Where should you invest?

One way to tackle volatility is to stick to an asset allocation. As mentioned above, foray into direct equity only if you have the wherewithal.

Direct equity: Choose industry leaders or large-cap stocks as they have corrected significantly and are available at a good valuation. Also, these stocks are best placed to take advantage of growth opportunities in the industry.

Says Shah of BNP Paribas, “National GDP growth should continue at 15%, this will reflect in business growth too. Large companies will deliver better risk-adjusted returns; it’s prudent to look at large-cap-oriented funds."

Mutual funds: There are funds specific to banking, infrastructure and consumer industry sectors.

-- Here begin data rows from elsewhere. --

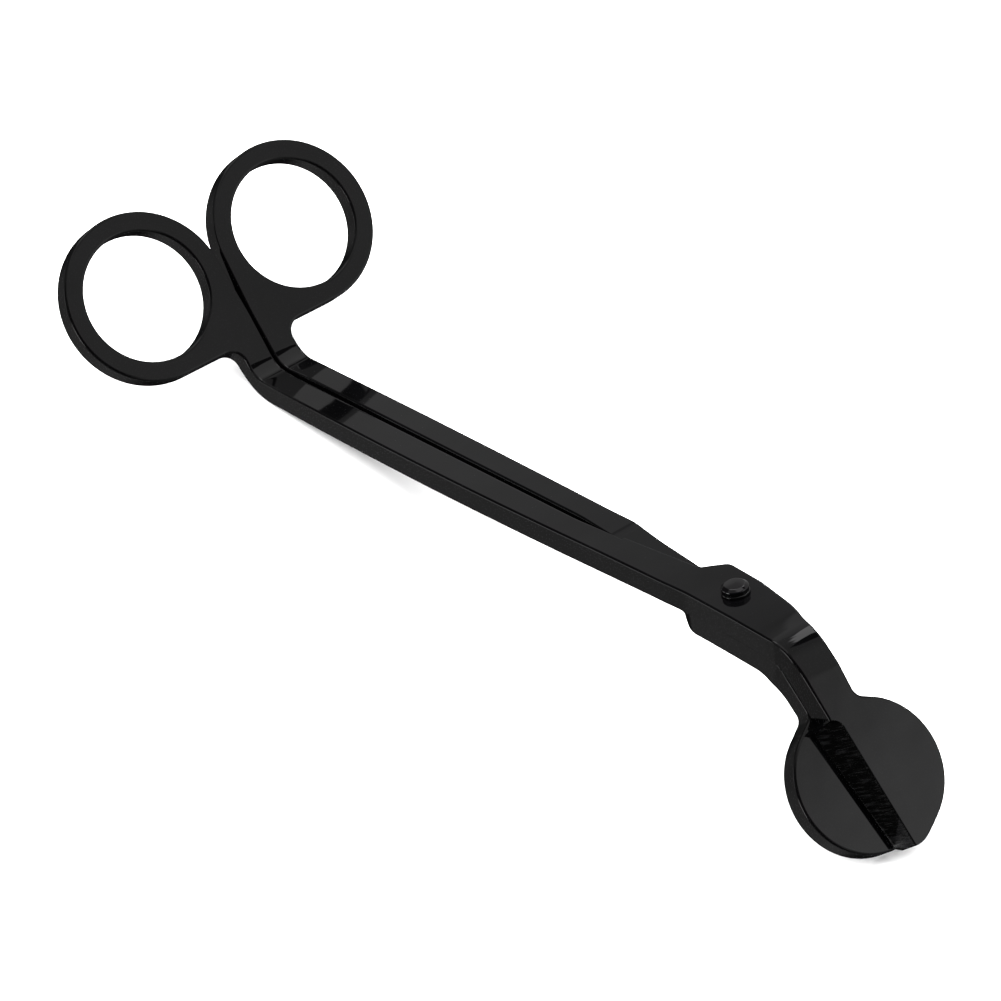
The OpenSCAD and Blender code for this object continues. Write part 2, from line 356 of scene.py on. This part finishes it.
def flat_plate(loops, radius):
    """A flat plate from its outline and its holes, with its edges rounded by radius(s, y, side)."""
    mesh = bmesh.new()
    top_edges = []
    bottom_edges = []
    # side, angle round the edge and margin, from the lower face up to the upper one
    levels = [(-1, math.pi / 2, RIM)]
    levels += [(-1, math.pi / 2 * k / EDGE_STEPS, 0) for k in range(EDGE_STEPS, -1, -1)]
    levels += [(1, angle, margin) for side, angle, margin in reversed(levels)]
    for loop in loops:
        rows = []
        for side, angle, margin in levels:
            radii = [radius(p.x, p.y, side) for p in loop]
            row = inset(loop, [EDGE_SPREAD * r * (1 - math.cos(angle)) + margin for r in radii])
            heights = [side * (HALF - r * (1 - math.sin(angle))) for r in radii]
            rows.append([mesh.verts.new((p.x, p.y, h)) for p, h in zip(row, heights)])
        for lower, upper in zip(rows, rows[1:]):
            for k in range(len(loop)):
                mesh.faces.new((lower[k - 1], lower[k], upper[k], upper[k - 1]))
        for row, edges in ((rows[0], bottom_edges), (rows[-1], top_edges)):
            edges += [mesh.edges.get((row[k - 1], row[k])) for k in range(len(row))]
    for edges, side in ((top_edges, 1), (bottom_edges, -1)):
        bmesh.ops.triangle_fill(mesh, edges=edges, use_beauty=True, normal=(0, 0, side))
    return mesh


def cut(mesh, point, normal, low=-1e9, high=1e9):
    """Adds edges where a plane crosses the faces that lie between two values of s."""
    faces = [f for f in mesh.faces if any(low < v.co.x < high for v in f.verts)]
    edges = {e for f in faces for e in f.edges}
    verts = {v for f in faces for v in f.verts}
    bmesh.ops.bisect_plane(
        mesh,
        geom=faces + list(edges) + list(verts),
        dist=1e-5,
        plane_co=(*point, 0),
        plane_no=(*normal, 0),
    )


def cut_across(mesh, start, end, step):
    """Stations from one value of s to another, close enough together for a smooth turn."""
    count = round((end - start) / step)
    for k in range(count + 1):
        cut(mesh, (start + (end - start) * k / count, 0), (1, 0))


def eased(s, start, end, low, high):
    """From low at start to high at end, and level on both sides."""
    return low + (high - low) * min(1.0, max(0.0, (s - start) / (end - start)))


def run_up(s, start, ease):
    """Nothing before start and the distance from it after, eased round the turn."""
    d = s - start
    if d < -ease:
        return 0.0
    if d > ease:
        return d
    return (d + ease) ** 2 / (4 * ease)


def ramp(s, low, high):
    """From low where the lap starts to high where the boss starts."""
    finish = BOSS_START - BOSS_EASE
    run = run_up(s, LAP_START, LAP_EASE) - run_up(s, finish, BOSS_EASE)
    return low + (high - low) * run / (finish - LAP_START)


def ramp_share(s):
    """One on the ramp and nothing before and after it."""
    start = eased(s, LAP_START - LAP_EASE, LAP_START + LAP_EASE, 0, 1)
    return min(start, eased(s, BOSS_START - BOSS_EASE, BOSS_START, 1, 0))


def bowl(d):
    """The square of a distance, going on straight past a certain distance."""
    return d * d if abs(d) < REAR_BOWL else REAR_BOWL * (2 * abs(d) - REAR_BOWL)


def swell(s, centre, reach):
    """One at the centre and nothing past the reach."""
    return max(0.0, 1 - ((s - centre) / reach) ** 2) ** 2


def smooth_min(a, b, width):
    """The smaller of two values, rounded off where they are within width of each other."""
    blend = max(0.0, 1 - abs(a - b) / width)
    return min(a, b) - width * blend * blend / 4


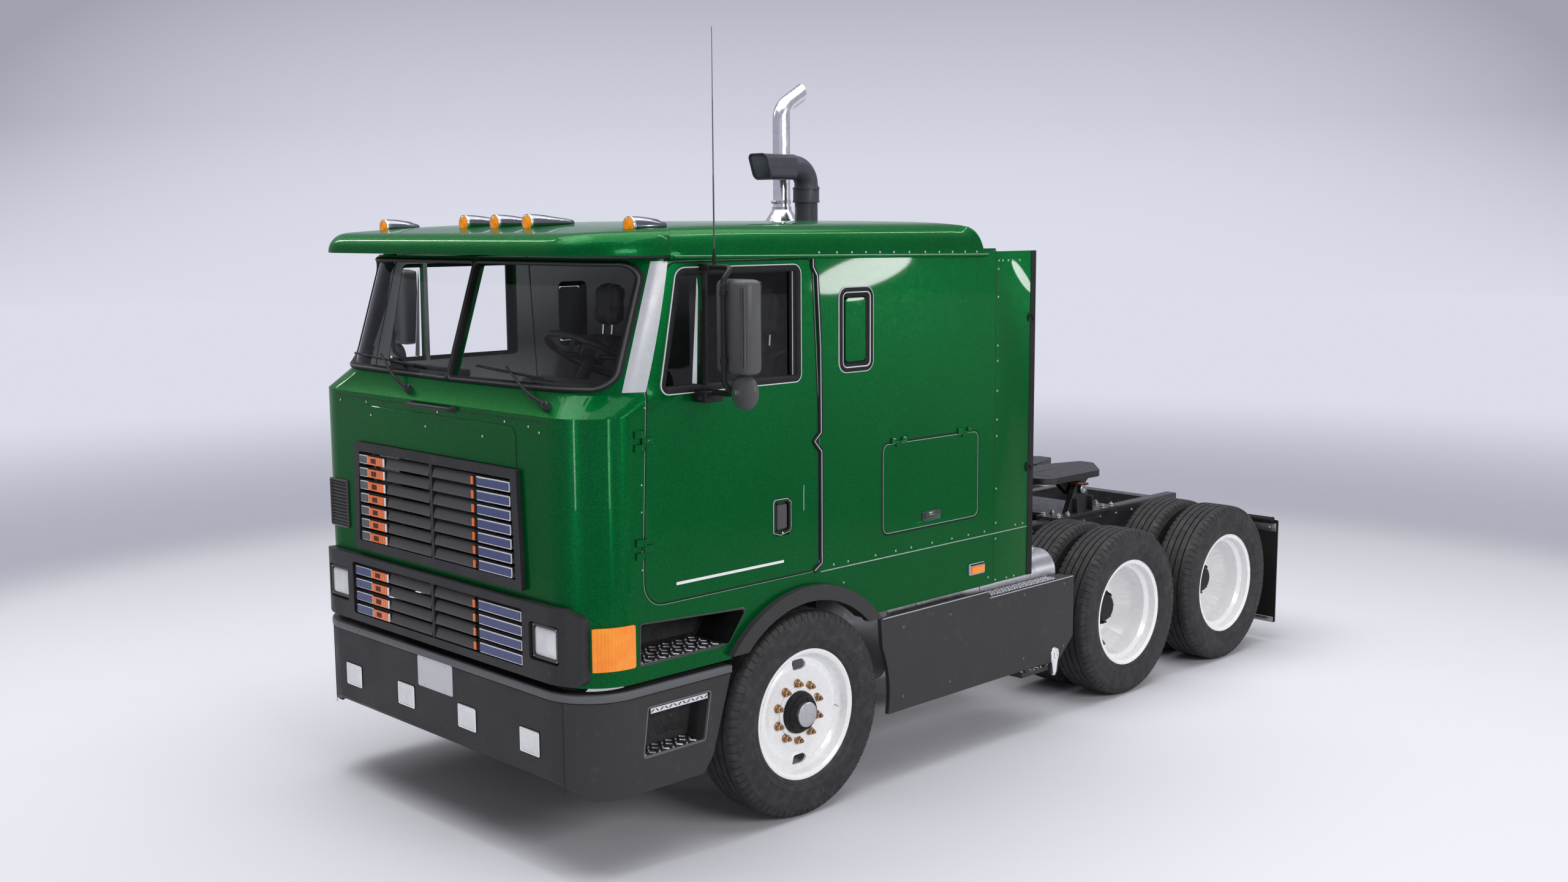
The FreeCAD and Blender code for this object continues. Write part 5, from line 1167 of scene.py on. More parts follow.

Be mindful that investing in sector funds is risky. You can use sector funds to complement your existing equity portfolio, only if you are willing to take the risk. Sector-specific funds shouldn’t be more than 20-25% of your funds portfolio. Sector views can change swiftly, so avoid systematic investment plans.

Word of caution: Remember that there are risks on the global economic front and interest rate and execution (government policy) risk on the domestic front. This means a straightforward rally after the recent correction is unlikely. Also, it’s best to follow the thumb rule: equities give best returns in the long term.

So stick to large-caps for the long term and have a staggered approach to investing.